* [Task instructions]
Search the material for the string "files" and copy each line where it occurs.

Data extracted from a collection:
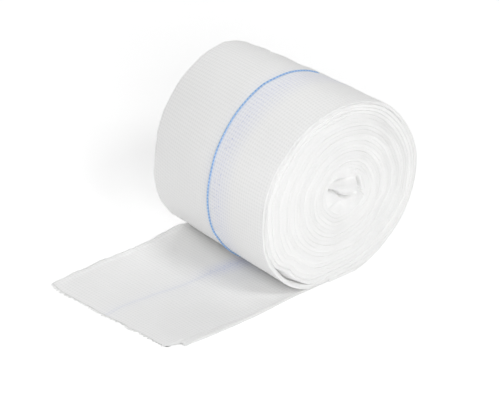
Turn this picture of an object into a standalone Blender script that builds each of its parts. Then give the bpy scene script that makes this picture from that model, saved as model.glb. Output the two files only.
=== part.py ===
"""A roll of packing gauze, 50 mm wide, with its free end lying out flat in front of it.

The gauze is one long strip, folded lengthwise into several plies and wound without a core. The roll lies
on its side with its axis along X, and the end face that shows is at +X. The strip's free end runs out
toward -Y. The outermost turn leaves the free end at the foot of the roll, goes up the back at +Y, over
the top and down the front, and so on inward. Sizes are in metres, with the surface it lies on at Z = 0.
"""

import math
from collections import namedtuple

import bmesh
import bpy

MM = 0.001

# Driving sizes
CLOTH_WIDTH = 50.0 * MM
STRIP_THICKNESS = 1.0 * MM
AXIS_HEIGHT = 27.8 * MM
SEAM_ANGLE = -96.0

# The cross-section of the roll, as radii about its axis at the near end, the middle and the far end.
# Angles are in degrees from +Y toward +Z, and each row is 30 degrees on from the last.
Section = namedtuple("Section", "angle near middle far")
SECTIONS = (
    Section(-90, 28.6, 28.6, 28.6),
    Section(-60, 28.3, 27.6, 27.2),
    Section(-30, 27.5, 27.2, 25.8),
    Section(0, 28.1, 27.0, 24.9),
    Section(30, 28.4, 27.1, 24.4),
    Section(60, 28.9, 27.6, 24.9),
    Section(90, 28.4, 29.5, 26.9),
    Section(120, 28.3, 29.9, 26.4),
    Section(150, 28.4, 29.5, 25.7),
    Section(180, 28.4, 29.2, 25.8),
    Section(210, 29.1, 29.5, 28.0),
    Section(240, 29.8, 29.5, 30.2),
)
SECTION_STEP = 360.0 / len(SECTIONS)

# The main turns, from the outline inward: how deep each lies in from the outline, how far its edge
# stands out of the cut plane at the near and the far end, and how deep the furrow before it is. The
# second row lies as deep as the strip is thick and 0.3 mm more, the gap over the free end.
Turn = namedtuple("Turn", "depth near far furrow")
TURNS = (
    Turn(0.0, -0.2, -0.6, 0.8),
    Turn(1.3, -0.4, -0.5, 0.7),
    Turn(3.4, -0.6, -0.4, 0.9),
    Turn(6.9, 0.7, -0.1, 1.3),
    Turn(10.3, 1.5, -0.3, 0.8),
    Turn(13.8, 1.9, -0.9, 1.2),
    Turn(17.4, 2.1, -1.2, 0.8),
    Turn(20.8, 1.3, -1.5, 0.9),
    Turn(23.6, 0.9, -1.8, 0.5),
    Turn(26.2, 0.5, -2.0, 0.2),
)

# The innermost turns sit off the axis, toward the back and the top.
CORE_SHIFT_Y = 2.3 * MM
CORE_SHIFT_Z = 0.9 * MM

# Places on the near end where the winding gapes or is pushed in: the angle and the number of turns in
# from the outline, how far each reaches both ways, and its depth.
Hollow = namedtuple("Hollow", "angle spread turn reach depth")
HOLLOWS = (
    Hollow(226, 15, 1.88, 0.13, 2.6),
    Hollow(62, 26, 3.30, 0.45, 1.2),
)

# Creases in the crumpled middle of the near end, from the axis: the ends of each, its width and depth.
Crease = namedtuple("Crease", "from_y from_z to_y to_z width depth")
CREASES = (
    Crease(-4.0, 4.0, -1.4, 1.3, 1.0, 2.2),
    Crease(-1.4, 1.3, 1.8, 0.9, 0.9, 1.6),
    Crease(-1.2, 5.1, 5.6, 4.2, 1.0, 1.5),
    Crease(5.7, 3.5, 6.2, 0.3, 0.9, 1.5),
    Crease(6.2, 0.3, 9.5, -2.6, 0.9, 1.0),
)

# The free end, row by row from the foot of the roll to the cut edge: its two side edges, how far the
# cloth stands up off the surface at the left edge, and how much its top swells in the middle.
Reach = namedtuple("Reach", "y left right left_lift swell")
REACHES = (
    Reach(-3.4, -24.6, 25.0, 0.0, 0.0),
    Reach(-9.0, -24.6, 25.1, 0.0, 0.0),
    Reach(-15.0, -24.6, 25.2, 0.0, 0.2),
    Reach(-22.0, -24.0, 25.7, 0.0, 0.3),
    Reach(-29.0, -23.5, 26.2, 0.0, 0.4),
    Reach(-37.0, -23.4, 26.3, 0.0, 0.2),
    Reach(-45.0, -23.7, 26.2, 0.0, 0.3),
    Reach(-52.0, -23.8, 25.7, 0.0, 0.2),
    Reach(-57.0, -23.8, 25.5, 0.6, 0.3),
    Reach(-60.5, -23.8, 25.4, 1.2, 0.4),
    Reach(-63.2, -23.9, 25.3, 1.8, 0.2),
)

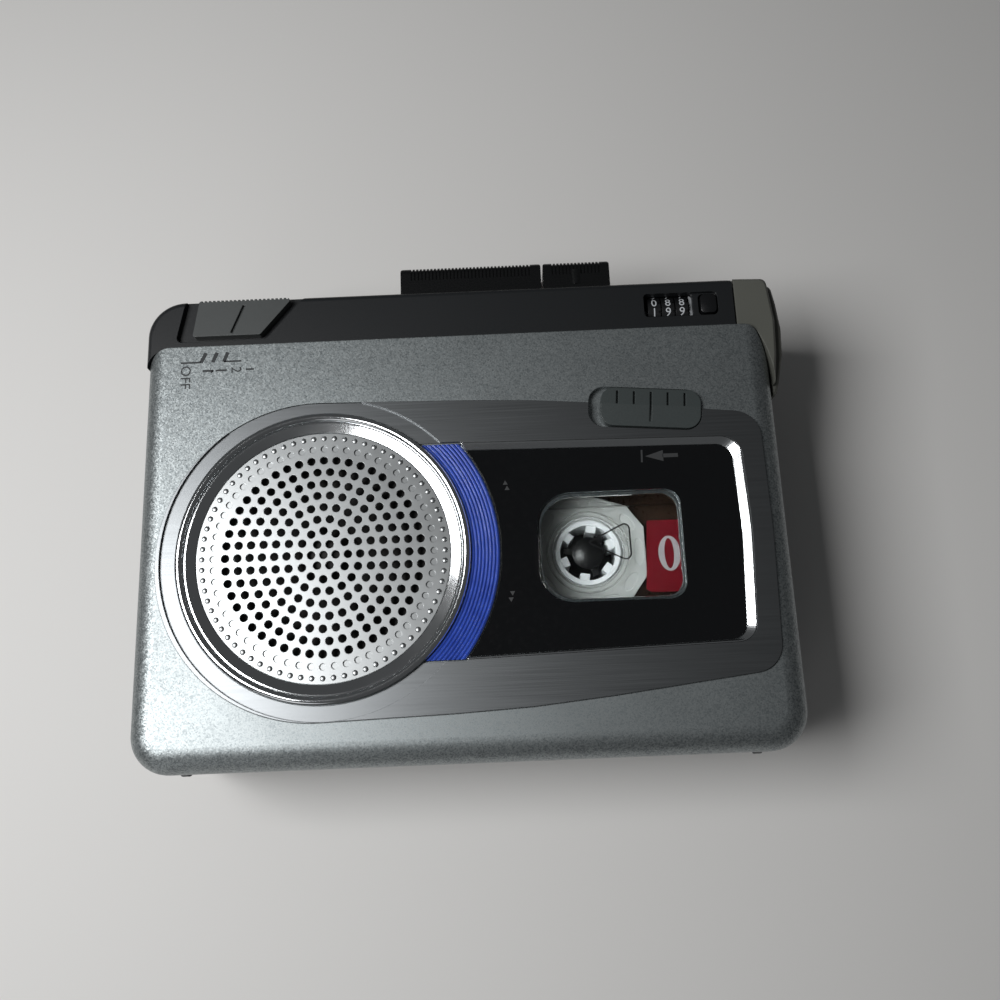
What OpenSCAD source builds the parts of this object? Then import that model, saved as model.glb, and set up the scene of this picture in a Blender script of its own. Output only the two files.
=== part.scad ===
// Small cassette recorder: a flat body with a hinged lid, a row of end keys,
// a round loudspeaker grille, a window on the cassette and a tape counter.
// X runs along the long side, Y from the hinge edge to the key edge, Z from the
// flat back to the lid. The origin is the centre of the flat back.

/* [Body] */
// Length of the body along its long side
body_w = 118; // [117:0.5:120]
// Depth of the body from the hinge edge to the key edge
body_d = 88; // [88:0.5:90]
// Height of the lid's front face above the flat back
body_h = 35; // [34.5:0.25:37]
// Wall thickness of the moulded cabinet and of the lid's sides
wall = 1.8; // [1.6:0.05:1.9]
// Thickness of the lid's front face
lid_t = 2; // [1.9:0.05:2.2]
// Radius of the body's corners seen from the front
corner_r = 7; // [6.5:0.25:8]
// Radius of the edge round the flat back
back_edge_r = 4; // [3:0.25:5]
// Radius of the edge round the lid's front face
lid_edge_r = 4.5; // [3.5:0.25:5]
// Radius of the edge round the key panel
panel_edge_r = 1.2; // [1:0.1:1.6]
// Height of the parting line between the cabinet and the lid
part_z = 25; // [24.8:0.05:25.2]
// Gap along each seam between two mouldings
seam = 0.3; // [0.2:0.05:0.4]
// Depth of the dark key panel along the key edge
band_d = 10; // [9.8:0.05:10.2]
// Height of the key panel's face above the flat back
band_h = 34; // [33.8:0.1:34.4]
// Height of the key panel's lower edge
band_z = 14; // [13:0.25:14.5]

/* [Lid and hinge] */
// Distance of the hinge axis from the hinge edge
hinge_in = 3; // [2.8:0.1:3.2]
// Radius of the lid's round edge about the hinge axis
barrel_r = 3.7; // [3.65:0.05:3.8]
// Gap between the lid's round edge and the cabinet
barrel_gap = 0.3; // [0.25:0.05:0.4]
// Distance of each hinge ear from the middle of the body
ear_x = 51; // [49:0.5:51]
// Thickness of a hinge ear
ear_t = 1.2; // [1:0.1:1.4]
// Diameter of a hinge pin
hinge_pin_d = 1.6; // [1.4:0.1:1.8]
// Length of a hinge pin
hinge_pin_l = 7.5; // [6:0.25:8]

/* [Speaker] */
// Place of the speaker's axis along the body
speaker_x = -24.9; // [-25.5:0.1:-24.5]
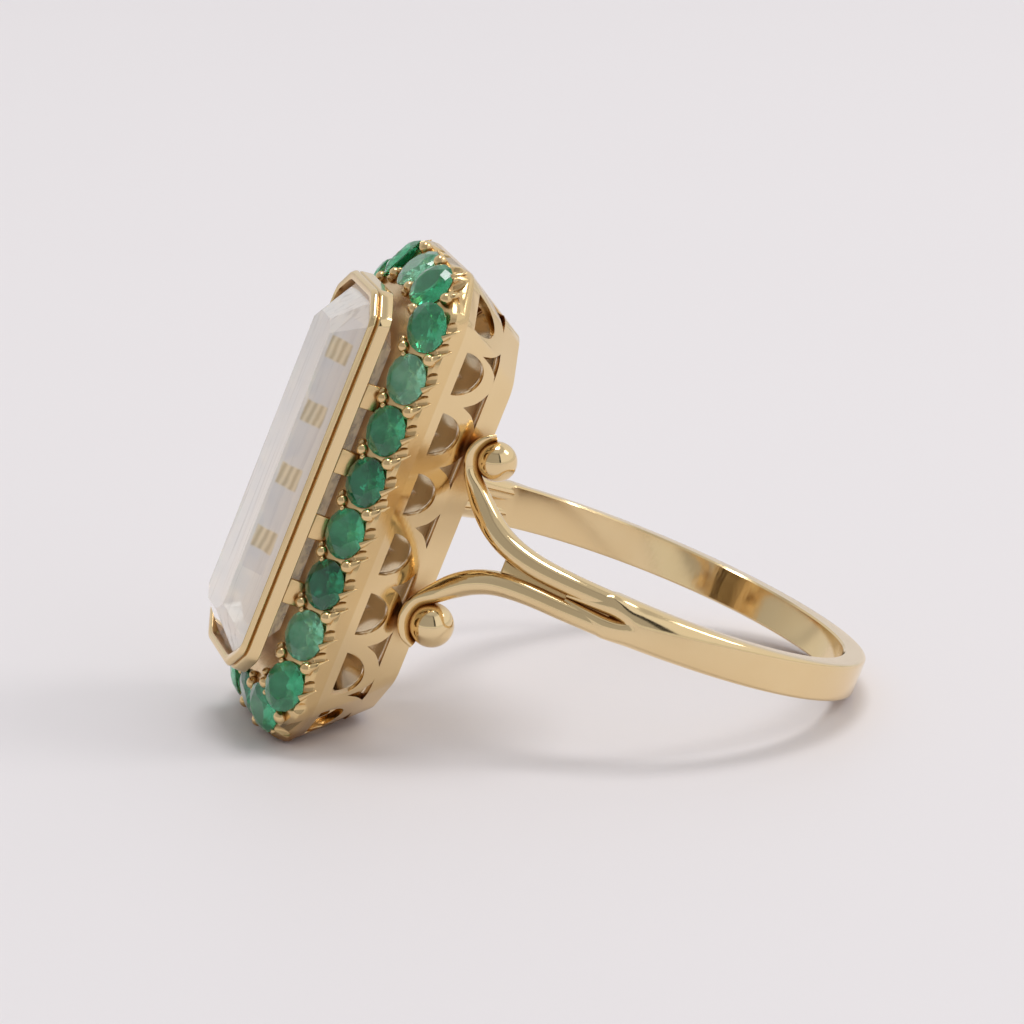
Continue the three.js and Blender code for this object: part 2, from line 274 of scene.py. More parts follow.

* [Exercise response]
Turn this picture of an object into a standalone Blender script that builds each of its parts. Then give the bpy scene script that makes this picture from that model, saved as model.glb. Output the two files only.
What OpenSCAD source builds the parts of this object? Then import that model, saved as model.glb, and set up the scene of this picture in a Blender script of its own. Output only the two files.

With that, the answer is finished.